The Criteria for Success Shift from Buzz to Results
At the 2026 Beijing International Automotive Exhibition, foreign and joint - venture automotive brands are showcasing an intensity of investment that is unprecedented. Simultaneously, the distinctions between their strategic approaches are more distinct than ever before.
Several overarching themes have come to the fore. However, the more pivotal changes are unfolding beyond the confines of the exhibition booths. The Chinese automotive market is undergoing a transformation, transitioning from a phase of “providing opportunities” to one of “demanding tangible results.” In the past, brands could leverage systemic advantages, exploit product life - cycles, and tap into global resources to gain a temporary foothold in the market. Nowadays, the market places greater emphasis on the speed of product delivery and actual performance.
Against this evolving backdrop, the competitive logic of foreign automakers operating in China is also in the midst of a transformation. They are gradually shifting from “competing based on systemic advantages” to “competing on the basis of localized capabilities.” The focus is no longer on whether the overall system is at the forefront; instead, it hinges on whether specific capabilities can be effectively deployed at critical moments.

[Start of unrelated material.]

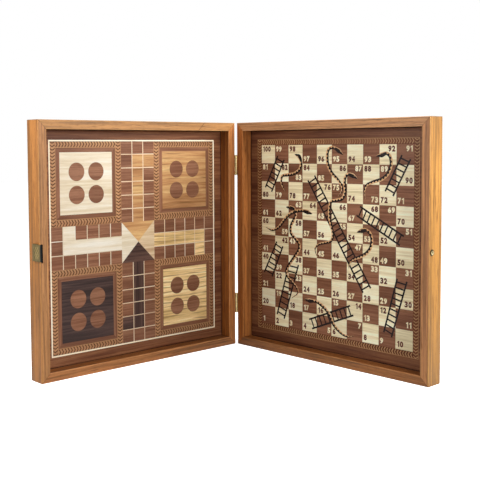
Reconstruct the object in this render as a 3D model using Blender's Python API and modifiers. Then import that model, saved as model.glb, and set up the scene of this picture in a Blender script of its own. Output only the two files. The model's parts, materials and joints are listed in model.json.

This shift implies that the significance of press - conference plans, strategic roadmaps, and technological declarations is being re - assessed. What truly determines a brand's market positioning are the rhythm of product delivery, the ability to fulfill technological promises, and the depth of understanding of local consumer needs. In essence, this competition has entered a new phase. A brand's continued presence in the market is no longer determined by what it promises but by what it actually achieves.